Round 3: Behavioral (45 minutes) Hiring manager-led. Very structured STAR, they said it outright. Questions I remember: a time I navigated a technical disagreement with a peer, a project where I had to change direction mid-stream and how I communicated it. They probed pretty deep on outcomes and specifics.

Round 4: Leadership and Culture (30 minutes) Director-level. Less formal. Felt more like a conversation about what kind of environment I thrive in and how I handle ambiguity. One curveball: "what's a belief you held strongly about engineering that you later changed?" Good question, had a decent answer.

Total time: roughly 3.5 hours with breaks.
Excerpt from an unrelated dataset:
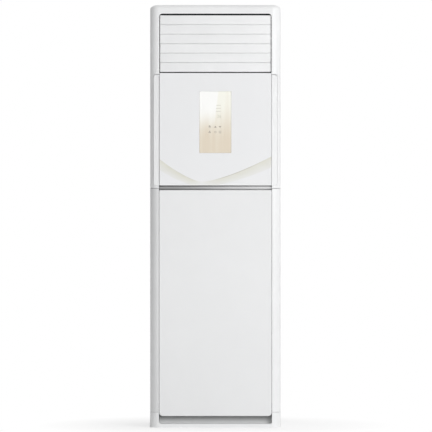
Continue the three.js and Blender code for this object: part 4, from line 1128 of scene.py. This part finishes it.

Turnaround: they said 5-7 business days for feedback. I heard back in 4 days. Offer came 2 days after verbal.

4 replies

sre_sol

"Spending limit constraint on a graph" is such a classic fintech interview question. Basically Dijkstra's with a budget parameter. Good to know amex actually uses domain-relevant problems instead of generic puzzles.

intl_isla

4 day turnaround is fast by any standard. Did they give you a hard deadline on the offer or was there room to request more time to decide?

hardware_hugo

They gave me a 5 business day deadline on the written offer. I asked for a couple extra days and they said yes without any drama. Don't assume a deadline is non-negotiable, especially if you're waiting on competing offers.

veteran_vance

That last question about a belief you changed is a really good one for any interview. Shows self-awareness and intellectual honesty. Going to steal it for my own interview prep to make sure I have a real answer ready.